You see, I've always had a powerful avoidance ethic.  "If you can't control it, avoid it" was my unspoken motto for life, unseen and unquestioned as it guided me into disaster after disaster.  My prayer life largely focused on the desire to see pain relieved or prevented, even as I busily pursued the kind of selfishness that ate me up and made me useless.

But several months ago, when I was making up my new prayer card for myself, the Spirit brought one of my Scripture memory passages to mind.  (That's a powerful argument for memorizing Scripture!)  I made that passage part of my daily prayer for myself, and because it aligns with God's wise will, He is honoring it.

May I invite you along as I pray this passage?

"Lord, please free me from the urge to try to control everything, the belief that the avoidance of pain is the greatest good.  At the heart of them, my prayers used to always be, 'Don't let me be afflicted.  Don't let me be perplexed.  Don't let me be persecuted.  Don't let me be struck down.'  But that's not my prayer any more.  Now I ask that You would free me to be what Paul described: 'afflicted in every way, but not crushed; perplexed, but not driven to despair; persecuted, but not forsaken; struck down, but not destroyed.' 

I say, 'Free me' to be these things, because that would be truly liberating.  I have been a slave to fear, held captive by avoidance, paralyzed by risk.  Please free me to love others in the way that You do...a way which is only possible if I'm willing to be hurt.  I can't triumph on my own, but through You I am 'more than a conqueror' (Rom. 8:37).  And what would this victory look like?  It would look like loving the Lord my God with all my heart and soul and mind and strength, and loving my neighbor as myself.  It would look like the end of self-centered self-protection, and the beginning of sacrificial love.  It would look like the end of regret over opportunities lost, and the birth of praise and joy over circumstances submitted to Your glory and the good of those I touch.

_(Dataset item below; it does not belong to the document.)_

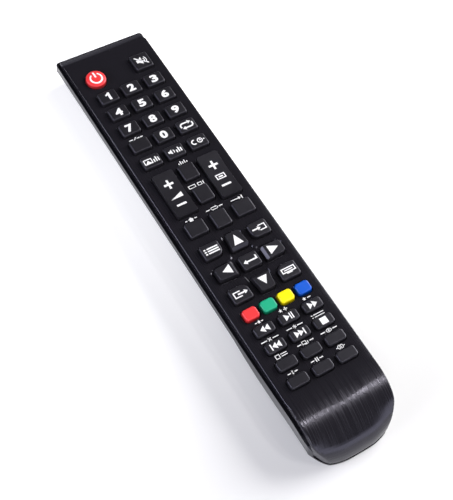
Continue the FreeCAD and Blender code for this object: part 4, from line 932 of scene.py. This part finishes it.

And then, Oh Lord, I pray that you would help me to understand, by experience, what Paul said next. Teach me what it means to be 'always carrying in the body the death of Jesus, so that the life of Jesus may also be manifested in our bodies.'  How can it be that this, 'carrying of Jesus' death,' and this, 'manifesting of His life' is something that 'we who live' are 'always doing?'  I don't know, but I pray that you would make it true in my life so that I would be able to glorify You and serve my neighbor in that way."

I felt an immense burden lifted off of me the first time I prayed that, and since then the Lord has been faithfully helping me to pry my hands off the controls, to trust Him, to risk loving and being hurt.  I've got a long way to go, of course, but I love the path I'm on now!

How would your prayer life...your whole changed if you regularly prayed for the "...but not..." of 2 Cor. 4:8-11?